KEIZER, Or. — The emptiness of the off-season is about to feel all too regular in baseball stadiums across the country.
“We were assured that this wasn't going to happen,” said CEO of the Salem-Keizer Volcanoes, Mickey Walker.
Walker’s fear became reality when major league baseball cut ties with dozens of minor league teams. Now, family-owned clubs like the Volcanoes are left out in the cold.
“My father has spent his entire life to build this. It's a very tough thing to swallow,” said Walker of his family’s 30-year investment in building this minor league team.
Every season for more than two decades, the Walker family and the Volcanoes worked with the San Francisco Giants, memories Walker holds dear.
“I've done every job there is to do in this ballpark,” said Walker. "I started when I was 7 years old, shagging fly balls, shagging home run balls behind the fence and bringing them back for 25 cents a pop. After that, I went from bat boy to clean-up crew, and taking out the trash, and picking up the stands after the games, to working the concessions, to eventually making it into the front office, and then eventually taking over a bigger role after I graduated college and stepping into a management position. It runs in my blood, and it runs in my family.”
Walker and his family’s job was to prepare players for the majors but, when Major League Baseball announced a new streamlined system with fewer players getting drafted and fewer minor league partners. Walker found out his team was cut through a tweet.
“I can't say that there weren't tears shed on my family's part,” said Walker.
The 25 years they spent building a legacy was seemingly swept away overnight.
“We didn't really have much of an opportunity to fight for ourselves or to fight for the community. We kind of had to sit back and be spectators as our fate was dictated to us by other people, other organizations,” said Walker.
These cuts forced minor league teams across the country to lay off their staff and shut down. COVID-19 was strike three.
“It just made it easier for major league baseball to kind of push this plan through, knowing that the organization of minor league baseball was crippled because of, because of the pandemic, and minor league baseball was unable to put up a reasonable fight,” said Walker.
This loss goes beyond jobs. It’s a loss of community.
“I think that that's really one of the most devastating parts of this plan is I think they're going to lose a lot of people who you know might not have been fans of baseball if it wasn't for their local minor league team,” said Walker.
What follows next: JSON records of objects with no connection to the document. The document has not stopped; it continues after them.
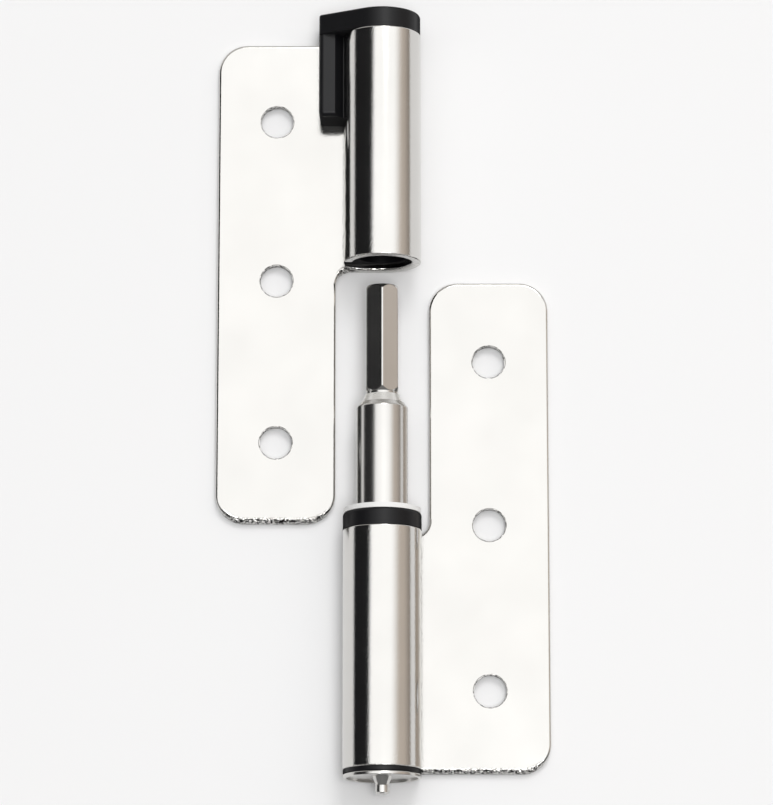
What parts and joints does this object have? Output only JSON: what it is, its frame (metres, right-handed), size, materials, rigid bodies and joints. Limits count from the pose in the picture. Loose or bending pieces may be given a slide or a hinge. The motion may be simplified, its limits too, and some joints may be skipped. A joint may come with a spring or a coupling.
{
  "type": "lift off hinge",
  "caption": "Butt hinge of two pressed steel leaves with rolled knuckles; the upper leaf lifts off a hexagon spindle that turns in a damper in the lower knuckle.",
  "frame": {"origin": "centre of the whole hinge's box, as it lies lifted off, on the plane that the leaves' backs lie in", "axes": "+Y along the pin axis towards the capped end, +Z out of the leaves' faces, +X towards the lower leaf"},
  "size_m": [0.0684, 0.1624, 0.016],
  "materials": {
    "leaf_steel": "tumbled and polished stainless steel",
    "bright_steel": "bright turned steel",
    "grey_metal": "satin die casting",
    "black_plastic": "moulded, semi gloss",
    "white_plastic": "moulded, smooth",
    "seal_rubber": "moulded"
  },
  "bodies": {
    "lower_half": {"lower_leaf": "leaf_steel", "lower_collar": "black_plastic", "thrust_washer": "white_plastic", "foot_bush": "black_plastic", "end_disc": "bright_steel", "end_screw": "bright_steel", "damper_tube": "bright_steel", "bearing_cap": "grey_metal", "chamber_liner": "white_plastic", "tube_plug": "grey_metal", "gland_seal": "seal_rubber", "shaft_seal": "seal_rubber", "plug_seal": "seal_rubber"},
    "spindle_group": {"spindle": "bright_steel", "valve_shoe": "white_plastic", "thrust_ring": "white_plastic"},
    "upper_half": {"upper_leaf": "leaf_steel", "upper_cap": "black_plastic", "upper_bush": "black_plastic"}
  },
  "joints": [
    {"name": "swing", "type": "hinge", "parent": "lower_half", "child": "spindle_group", "pos_m": [0, 0, 0.008], "axis": [0, 1, 0], "range_deg": [0, 180]},
    {"name": "lift_off", "type": "slide", "parent": "spindle_group", "child": "upper_half", "axis": [0, 1, 0], "range_m": [-0.0514, 0]}
  ]
}
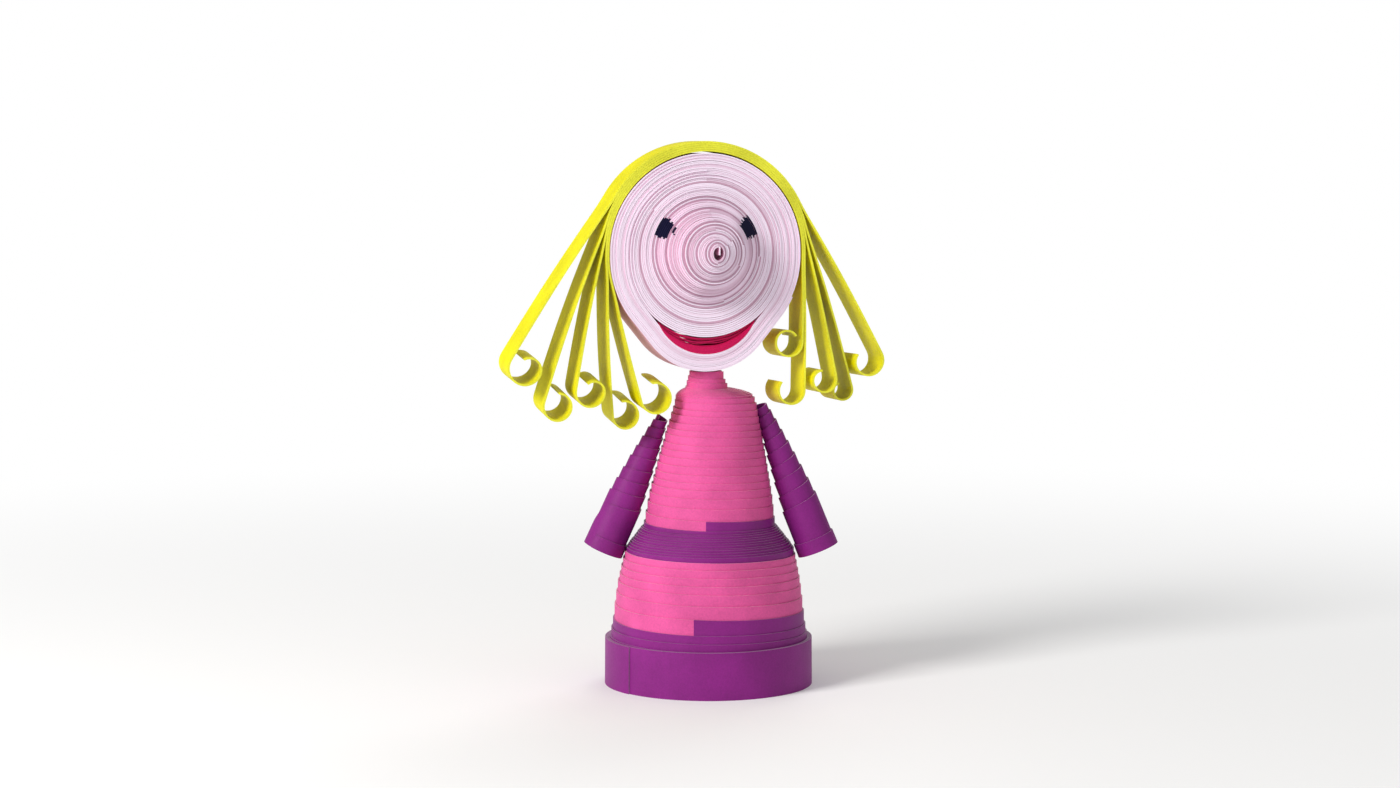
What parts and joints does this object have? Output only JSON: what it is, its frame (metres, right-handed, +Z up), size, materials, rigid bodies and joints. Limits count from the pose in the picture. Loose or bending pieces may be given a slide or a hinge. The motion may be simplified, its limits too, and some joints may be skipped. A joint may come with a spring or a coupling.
{
  "type": "quilled paper doll",
  "caption": "Free-standing quilled paper doll with a coiled cone dress, cone arms, a coil face with pushed-out nose and long curled strip hair.",
  "frame": {"origin": "centre of the hem's bottom edge", "axes": "+Z up, the doll looks along -Y, +X to the viewer's right"},
  "size_m": [0.0401, 0.0224, 0.0578],
  "materials": {
    "pink_paper": "matte",
    "purple_paper": "matte",
    "light_pink_paper": "matte",
    "magenta_paper": "matte",
    "yellow_paper": "matte"
  },
  "bodies": {
    "root": {"hem_rim": "purple_paper", "skirt_purple": "purple_paper", "skirt_pink": "pink_paper", "waist_band": "purple_paper", "bodice": "pink_paper", "neck": "pink_paper", "left_arm": "purple_paper", "right_arm": "purple_paper", "face": "light_pink_paper", "mouth": "magenta_paper", "head_wrap": "light_pink_paper", "hair_strip_1": "yellow_paper", "hair_strip_2": "yellow_paper", "hair_strip_3": "yellow_paper", "hair_strip_4": "yellow_paper", "hair_strip_5": "yellow_paper"}
  },
  "joints": []
}
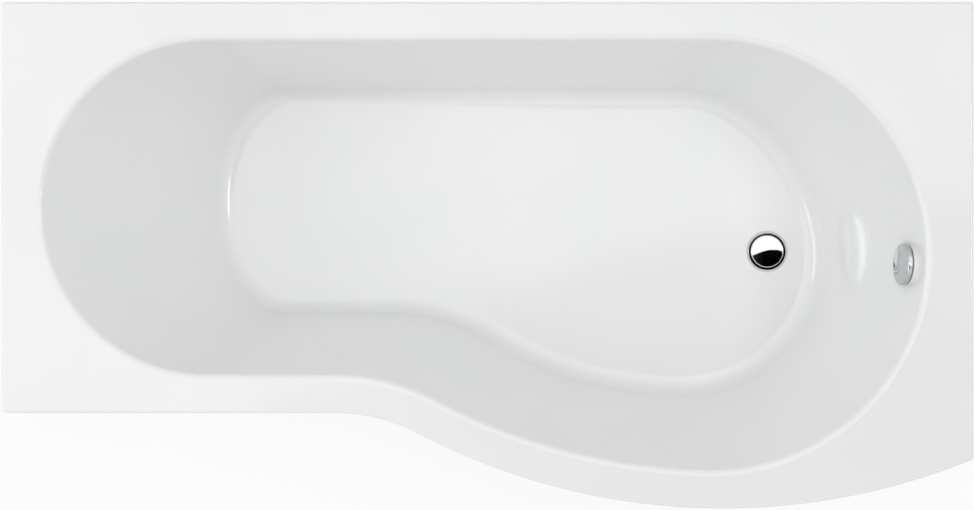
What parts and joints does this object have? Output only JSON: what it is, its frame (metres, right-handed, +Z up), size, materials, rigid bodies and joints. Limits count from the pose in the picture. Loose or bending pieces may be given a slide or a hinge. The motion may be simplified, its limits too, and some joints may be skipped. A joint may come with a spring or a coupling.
{
  "type": "shower bath",
  "caption": "P shaped acrylic bath with a bulged showering end, pop-up plug worked by a turning overflow knob, timber-stiffened rim, steel cradle and levelling feet.",
  "frame": {"origin": "on the floor that the bath stands on, below the middle of the rim's length and width", "axes": "+X along the bath towards the wide showering end, +Y towards the wall, +Z up"},
  "size_m": [1.65, 0.8597, 0.545],
  "materials": {
    "acrylic": "vacuum formed white acrylic, polished, with a glass fibre back",
    "board": "sealed chipboard",
    "timber": "sawn softwood",
    "zinc": "zinc plated steel",
    "gold_zinc": "yellow passivated zinc plated steel",
    "foot_plastic": "moulded black nylon",
    "fitting_plastic": "moulded white polypropylene",
    "housing_plastic": "moulded black acetal",
    "sleeve_plastic": "moulded grey ABS",
    "hose_plastic": "ribbed white polypropylene hose",
    "cable_sheath": "black PVC sheath",
    "chrome": "polished chrome plate",
    "brass": "turned brass",
    "seal_rubber": "moulded black rubber"
  },
  "bodies": {
    "root": {"bath_shell": "acrylic", "baseboard": "board", "back_batten": "timber", "head_batten": "timber", "foot_batten": "timber", "front_batten": "timber", "bulge_batten": "timber", "head_rail": "zinc", "foot_rail": "zinc", "centre_plate": "zinc", "rail_nuts": "zinc", "rail_screws": "gold_zinc", "plate_screws": "gold_zinc", "head_wall_bracket": "zinc", "foot_wall_bracket": "zinc", "bracket_screws": "gold_zinc", "waste_flange": "chrome", "waste_upper_gasket": "seal_rubber", "waste_lower_gasket": "seal_rubber", "waste_body": "fitting_plastic", "lever_housing": "housing_plastic", "overflow_gasket": "seal_rubber", "overflow_body": "fitting_plastic", "overflow_sleeve": "sleeve_plastic", "spindle_housing": "housing_plastic", "overflow_hose": "hose_plastic", "upper_hose_nut": "fitting_plastic", "lower_hose_nut": "fitting_plastic", "control_cable": "cable_sheath"},
    "knob": {"overflow_knob": "chrome", "knob_spindle": "brass"},
    "plug": {"plug_cap": "chrome", "plug_seal": "seal_rubber", "plug_stem": "brass"},
    "lever": {"lift_lever": "brass"},
    "head_wall_leg": {"head_wall_stud": "zinc", "head_wall_foot": "foot_plastic"},
    "head_front_leg": {"head_front_stud": "zinc", "head_front_foot": "foot_plastic"},
    "foot_wall_leg": {"foot_wall_stud": "zinc", "foot_wall_foot": "foot_plastic"},
    "foot_front_leg": {"foot_front_stud": "zinc", "foot_front_foot": "foot_plastic"},
    "centre_leg": {"centre_stud": "zinc", "centre_foot": "foot_plastic"}
  },
  "joints": [
    {"name": "knob_turn", "type": "hinge", "parent": "root", "child": "knob", "pos_m": [0.72131, -0.01623, 0.48594], "axis": [-0.977, 0.0466, 0.2079], "range_deg": [0, 110]},
    {"name": "plug_lift", "type": "slide", "parent": "root", "child": "plug", "axis": [0, 0, 1], "range_m": [0, 0.0096]},
    {"name": "lever_tilt", "type": "hinge", "parent": "root", "child": "lever", "pos_m": [0.50677, 0.007, 0.11545], "axis": [0, -1, 0], "range_deg": [0, 37.5]},
    {"name": "head_wall_leg_height", "type": "slide", "parent": "root", "child": "head_wall_leg", "axis": [0, 0, 1], "range_m": [-0.025, 0.01]},
    {"name": "head_front_leg_height", "type": "slide", "parent": "root", "child": "head_front_leg", "axis": [0, 0, 1], "range_m": [-0.025, 0.01]},
    {"name": "foot_wall_leg_height", "type": "slide", "parent": "root", "child": "foot_wall_leg", "axis": [0, 0, 1], "range_m": [-0.025, 0.01]},
    {"name": "foot_front_leg_height", "type": "slide", "parent": "root", "child": "foot_front_leg", "axis": [0, 0, 1], "range_m": [-0.025, 0.01]},
    {"name": "centre_leg_height", "type": "slide", "parent": "root", "child": "centre_leg", "axis": [0, 0, 1], "range_m": [-0.025, 0.01]}
  ],
  "couplings": [
    {"joint": "plug_lift", "follows": "knob_turn", "m_per_rad": 0.0049483},
    {"joint": "lever_tilt", "follows": "knob_turn", "ratio": 0.33566}
  ]
}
At the Volcanoes stadium, there are no games for fans to attend. The only play this stadium sees is practice for a nearby college team. It’s players like these that Walker is most worried about.
Now, there are even fewer paths for them to reach the major leagues.
Without teams like the Volcanoes, players like Tony Torcato would never have lived his dream.
“I was drafted out of Woodland High School in the first round by the San Francisco Giants,” said Torcato. “My first year of professional ball, I came right here to the Salem-Keizer Volcanoes."
Torcato played in the majors for several seasons.
“It was the highlight of my life,” said Torcato.
A few short years later, he dropped back to minor league ball, fighting to earn a spot at the top once again.
“You have to play your whole life and you know it's, it's a grind,” said Torcato. “It’s going to be a lot tougher for guys.”
Not only tougher for the players, but tougher for this team to survive, but the Walkers knew this setback wasn’t their final out.
“I was born and raised here in Keizer,” said Walker. “I love this community and we're willing to do everything within our power to keep playing high level baseball here for decades to come.”
So, the volcanoes are starting up an independent four-team league. Tony will manage one of those teams with Mickey by his side. This new league will not have Major League Baseball affiliations, but it will bring big opportunities for all who partake.
“I wish the tryouts were tomorrow,” said Torcato. I'm so excited to get back out!”
“I want this to be a sport for players who are looked over, players who for whatever reason weren't giving their due opportunity,” said Walker. “Players who were just looking for a second chance to continue to live out their dreams.”
A second chance for America’s game to reach families even in the smallest communities, a chance for this stadium to see its legacy through.
“It was a field of dreams,” said Walker. “It was where dreams were going to become true. Where dreams were made, and we don't plan on that stopping. There's a lot more baseball left to be played here.”